Have you been weighing the options of potentially purchasing a townhome or condo, instead of a single family home? Whether it’s your first time buying or you just want to purchase something smaller, townhouses and condos are both great options. Check out the differences between the two to help aid you in your search!
Condominiums are similar to apartments in that you purchase an individual unit inside of a larger building, but not the property it sits on. This generally includes access to the building’s amenities, such as the clubhouse, pool, and gym. However, condo owners are not responsible for the upkeep and repair of these common areas.
In this type of living environment, you will typically have neighbors on all sides. Because of the number of shared spaces, living in a condo often allows for meeting new people and building a strong sense of community. There is a fairly similar vetting process for loan approval as for a full-sized home; however, the lender will also look at the health of the condo association.
Those who purchase a townhome are generally purchasing the complete unit, both inside and out, including the land it sits on. This might also include the driveway, yard, or roof.

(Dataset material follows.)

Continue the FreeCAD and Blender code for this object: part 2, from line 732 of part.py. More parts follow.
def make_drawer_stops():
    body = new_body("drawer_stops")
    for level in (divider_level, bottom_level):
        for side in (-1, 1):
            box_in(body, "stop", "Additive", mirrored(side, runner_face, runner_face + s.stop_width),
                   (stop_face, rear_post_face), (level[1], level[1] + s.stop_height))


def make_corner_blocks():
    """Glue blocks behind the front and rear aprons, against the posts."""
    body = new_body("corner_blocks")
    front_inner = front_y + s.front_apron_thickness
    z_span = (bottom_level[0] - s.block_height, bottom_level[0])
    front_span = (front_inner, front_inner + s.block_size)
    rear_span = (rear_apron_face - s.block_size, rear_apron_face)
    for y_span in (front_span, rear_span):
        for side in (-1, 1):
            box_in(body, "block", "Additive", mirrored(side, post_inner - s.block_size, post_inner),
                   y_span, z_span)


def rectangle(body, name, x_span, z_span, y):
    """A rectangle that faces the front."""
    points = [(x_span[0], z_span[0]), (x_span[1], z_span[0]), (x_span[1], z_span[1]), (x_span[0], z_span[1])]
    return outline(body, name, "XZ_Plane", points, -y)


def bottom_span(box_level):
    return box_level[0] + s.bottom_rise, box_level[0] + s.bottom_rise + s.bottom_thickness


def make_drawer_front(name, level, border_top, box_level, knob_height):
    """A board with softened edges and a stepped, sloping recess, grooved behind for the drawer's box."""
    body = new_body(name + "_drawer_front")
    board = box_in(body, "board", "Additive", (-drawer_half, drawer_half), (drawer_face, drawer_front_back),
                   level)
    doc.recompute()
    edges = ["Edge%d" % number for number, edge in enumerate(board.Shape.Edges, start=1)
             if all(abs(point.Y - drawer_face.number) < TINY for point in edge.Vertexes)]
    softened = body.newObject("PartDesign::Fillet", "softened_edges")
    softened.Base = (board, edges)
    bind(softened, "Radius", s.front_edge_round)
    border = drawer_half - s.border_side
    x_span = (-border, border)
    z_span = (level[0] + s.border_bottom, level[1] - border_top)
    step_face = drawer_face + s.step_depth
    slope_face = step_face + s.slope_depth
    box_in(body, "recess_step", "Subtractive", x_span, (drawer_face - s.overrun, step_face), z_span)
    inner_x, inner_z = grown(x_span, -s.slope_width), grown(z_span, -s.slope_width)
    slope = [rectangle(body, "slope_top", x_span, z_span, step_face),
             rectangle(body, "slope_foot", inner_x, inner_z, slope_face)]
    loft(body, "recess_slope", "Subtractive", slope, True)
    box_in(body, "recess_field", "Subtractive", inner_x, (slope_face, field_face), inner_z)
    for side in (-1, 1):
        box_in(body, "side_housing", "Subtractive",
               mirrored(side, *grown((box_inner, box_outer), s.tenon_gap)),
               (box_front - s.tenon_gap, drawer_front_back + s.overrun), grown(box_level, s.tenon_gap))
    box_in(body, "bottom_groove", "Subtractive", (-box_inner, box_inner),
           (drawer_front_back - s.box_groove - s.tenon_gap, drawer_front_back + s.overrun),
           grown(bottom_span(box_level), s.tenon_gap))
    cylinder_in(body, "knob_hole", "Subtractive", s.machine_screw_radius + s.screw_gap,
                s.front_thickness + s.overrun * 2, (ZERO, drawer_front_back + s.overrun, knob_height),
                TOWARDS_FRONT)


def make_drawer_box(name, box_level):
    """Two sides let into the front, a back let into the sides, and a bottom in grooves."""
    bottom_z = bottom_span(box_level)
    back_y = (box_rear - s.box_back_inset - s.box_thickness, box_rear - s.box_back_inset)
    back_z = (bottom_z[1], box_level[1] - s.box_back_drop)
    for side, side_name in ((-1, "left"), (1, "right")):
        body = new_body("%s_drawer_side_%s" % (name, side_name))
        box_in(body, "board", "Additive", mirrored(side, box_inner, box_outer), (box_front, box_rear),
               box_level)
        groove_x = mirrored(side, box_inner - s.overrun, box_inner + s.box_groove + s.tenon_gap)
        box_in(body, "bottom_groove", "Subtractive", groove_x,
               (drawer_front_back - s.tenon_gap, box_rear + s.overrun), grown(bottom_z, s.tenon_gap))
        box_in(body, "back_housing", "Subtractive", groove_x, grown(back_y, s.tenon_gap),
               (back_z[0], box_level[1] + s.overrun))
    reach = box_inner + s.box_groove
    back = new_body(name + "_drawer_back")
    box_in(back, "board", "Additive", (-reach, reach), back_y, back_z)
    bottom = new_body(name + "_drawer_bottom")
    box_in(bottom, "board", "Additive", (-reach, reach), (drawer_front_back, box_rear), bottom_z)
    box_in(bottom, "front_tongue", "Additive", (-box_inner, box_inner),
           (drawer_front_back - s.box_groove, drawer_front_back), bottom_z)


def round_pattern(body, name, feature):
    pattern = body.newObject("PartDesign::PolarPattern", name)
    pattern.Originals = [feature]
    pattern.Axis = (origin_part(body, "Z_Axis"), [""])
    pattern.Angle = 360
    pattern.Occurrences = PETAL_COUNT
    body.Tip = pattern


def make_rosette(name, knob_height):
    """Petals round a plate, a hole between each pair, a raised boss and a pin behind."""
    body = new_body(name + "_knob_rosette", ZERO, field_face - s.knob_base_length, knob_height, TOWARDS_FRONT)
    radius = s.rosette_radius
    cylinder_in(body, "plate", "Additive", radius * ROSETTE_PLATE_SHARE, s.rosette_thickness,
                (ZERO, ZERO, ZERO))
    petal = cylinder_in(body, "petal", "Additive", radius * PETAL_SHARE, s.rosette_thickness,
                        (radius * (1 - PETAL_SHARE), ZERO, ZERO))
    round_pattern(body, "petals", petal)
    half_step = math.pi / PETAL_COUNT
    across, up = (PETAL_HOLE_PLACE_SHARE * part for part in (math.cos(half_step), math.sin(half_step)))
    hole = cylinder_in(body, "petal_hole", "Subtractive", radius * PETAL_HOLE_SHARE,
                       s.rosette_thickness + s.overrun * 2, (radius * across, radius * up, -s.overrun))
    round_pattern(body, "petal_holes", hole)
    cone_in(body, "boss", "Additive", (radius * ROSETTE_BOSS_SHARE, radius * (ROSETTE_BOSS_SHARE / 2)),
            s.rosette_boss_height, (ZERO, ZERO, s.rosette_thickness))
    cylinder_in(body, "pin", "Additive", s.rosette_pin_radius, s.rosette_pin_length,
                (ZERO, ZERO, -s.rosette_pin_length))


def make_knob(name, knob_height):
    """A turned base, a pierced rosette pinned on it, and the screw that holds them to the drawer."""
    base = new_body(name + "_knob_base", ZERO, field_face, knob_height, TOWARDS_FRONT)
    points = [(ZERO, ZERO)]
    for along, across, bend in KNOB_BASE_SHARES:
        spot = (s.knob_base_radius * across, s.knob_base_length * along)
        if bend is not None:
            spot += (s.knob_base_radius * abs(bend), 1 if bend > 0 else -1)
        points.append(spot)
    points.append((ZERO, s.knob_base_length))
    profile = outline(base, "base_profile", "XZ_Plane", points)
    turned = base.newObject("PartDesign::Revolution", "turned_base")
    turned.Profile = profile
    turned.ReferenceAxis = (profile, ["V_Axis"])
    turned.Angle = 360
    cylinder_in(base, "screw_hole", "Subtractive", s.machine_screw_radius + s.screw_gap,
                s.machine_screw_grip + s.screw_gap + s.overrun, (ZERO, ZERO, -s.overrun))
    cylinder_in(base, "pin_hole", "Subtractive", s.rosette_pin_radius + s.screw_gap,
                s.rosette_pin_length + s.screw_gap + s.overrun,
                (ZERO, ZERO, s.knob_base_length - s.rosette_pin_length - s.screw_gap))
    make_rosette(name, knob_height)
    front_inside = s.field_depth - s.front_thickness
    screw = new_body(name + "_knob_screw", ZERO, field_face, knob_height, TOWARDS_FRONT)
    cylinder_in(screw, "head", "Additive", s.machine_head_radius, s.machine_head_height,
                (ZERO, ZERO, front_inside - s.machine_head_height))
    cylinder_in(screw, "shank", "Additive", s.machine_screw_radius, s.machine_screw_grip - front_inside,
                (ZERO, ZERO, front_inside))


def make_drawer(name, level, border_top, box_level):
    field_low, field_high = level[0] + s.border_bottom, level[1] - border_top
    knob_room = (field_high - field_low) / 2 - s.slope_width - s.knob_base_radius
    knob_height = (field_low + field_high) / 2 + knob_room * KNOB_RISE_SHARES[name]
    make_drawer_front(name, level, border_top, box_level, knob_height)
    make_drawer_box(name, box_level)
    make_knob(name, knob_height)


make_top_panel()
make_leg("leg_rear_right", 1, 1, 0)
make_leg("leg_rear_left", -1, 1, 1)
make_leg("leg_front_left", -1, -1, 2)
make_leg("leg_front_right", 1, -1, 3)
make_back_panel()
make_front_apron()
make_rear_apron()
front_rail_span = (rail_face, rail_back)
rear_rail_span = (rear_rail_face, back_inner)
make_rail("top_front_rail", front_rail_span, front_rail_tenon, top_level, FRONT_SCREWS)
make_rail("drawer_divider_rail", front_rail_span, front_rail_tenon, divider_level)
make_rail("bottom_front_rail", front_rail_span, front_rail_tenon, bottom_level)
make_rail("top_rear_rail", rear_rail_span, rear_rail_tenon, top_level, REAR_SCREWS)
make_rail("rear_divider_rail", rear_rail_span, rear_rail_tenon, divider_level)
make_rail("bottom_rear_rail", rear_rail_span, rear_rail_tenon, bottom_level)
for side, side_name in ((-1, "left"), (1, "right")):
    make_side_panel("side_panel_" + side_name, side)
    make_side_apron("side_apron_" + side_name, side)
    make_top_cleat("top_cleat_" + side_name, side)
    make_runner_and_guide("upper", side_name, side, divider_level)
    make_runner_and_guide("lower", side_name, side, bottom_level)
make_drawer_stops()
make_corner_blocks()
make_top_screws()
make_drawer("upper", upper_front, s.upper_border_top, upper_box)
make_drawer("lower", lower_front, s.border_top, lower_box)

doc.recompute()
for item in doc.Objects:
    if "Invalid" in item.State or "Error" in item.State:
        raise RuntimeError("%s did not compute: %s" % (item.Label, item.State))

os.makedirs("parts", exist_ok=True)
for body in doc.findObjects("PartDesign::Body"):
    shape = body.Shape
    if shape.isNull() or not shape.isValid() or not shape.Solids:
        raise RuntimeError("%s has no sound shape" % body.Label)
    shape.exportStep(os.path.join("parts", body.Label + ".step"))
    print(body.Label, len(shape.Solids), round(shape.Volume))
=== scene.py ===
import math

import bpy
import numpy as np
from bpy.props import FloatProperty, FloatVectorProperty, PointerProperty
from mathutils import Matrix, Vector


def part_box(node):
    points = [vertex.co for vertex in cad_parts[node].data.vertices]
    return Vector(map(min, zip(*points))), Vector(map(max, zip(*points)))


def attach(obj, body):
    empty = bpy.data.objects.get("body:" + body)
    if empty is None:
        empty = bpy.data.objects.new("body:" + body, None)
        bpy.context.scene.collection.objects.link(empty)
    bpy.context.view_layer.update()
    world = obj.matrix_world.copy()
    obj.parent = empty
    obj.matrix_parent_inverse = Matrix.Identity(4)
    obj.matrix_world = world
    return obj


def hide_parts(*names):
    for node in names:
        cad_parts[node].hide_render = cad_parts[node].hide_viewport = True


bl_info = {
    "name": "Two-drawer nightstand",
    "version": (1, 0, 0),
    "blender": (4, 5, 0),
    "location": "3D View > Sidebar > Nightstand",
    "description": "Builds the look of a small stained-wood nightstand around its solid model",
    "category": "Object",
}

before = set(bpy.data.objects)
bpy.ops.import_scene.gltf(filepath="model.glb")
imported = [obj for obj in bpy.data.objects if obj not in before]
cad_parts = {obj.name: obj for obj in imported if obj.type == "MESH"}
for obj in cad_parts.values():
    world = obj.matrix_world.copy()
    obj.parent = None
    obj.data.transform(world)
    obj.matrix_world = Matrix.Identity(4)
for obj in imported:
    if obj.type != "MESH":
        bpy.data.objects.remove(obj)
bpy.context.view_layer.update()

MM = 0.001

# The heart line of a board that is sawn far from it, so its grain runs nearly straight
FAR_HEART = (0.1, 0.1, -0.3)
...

Some townhomes offer as much living space as a large single-family home.
Traditionally, these units are two- or three-stories tall and may also include common areas like pools and playgrounds. Townhome owners pay a fee to a homeowners association every month, to maintain such common areas, and usually cover other things, such as lawn maintenance. The loan process is the same as buying a full-sized home.
There is typically an option to purchase an end-unit townhome, in the event that you may only want to have neighbors on one side.
Which is the best choice?
There are many pros and cons to buying a condo or a townhome. Both condos and townhomes can be good choices for first-time homeowners or retirees, who do not have the skills or the interest in lawncare and exterior home maintenance. They can offer less maintenance than a traditional home and generally offer great shared areas. City condos are also a great choice for people who value an urban lifestyle and living in a close community. However, either option can be restrictive for homeowners with growing families, those who enjoy entertaining outdoors, or people who find HOA rules too restrictive.
Your decision ultimately comes down to you and your family’s needs and wants. Things you’ll want to take into consideration include location, lifestyle, family growth, and price.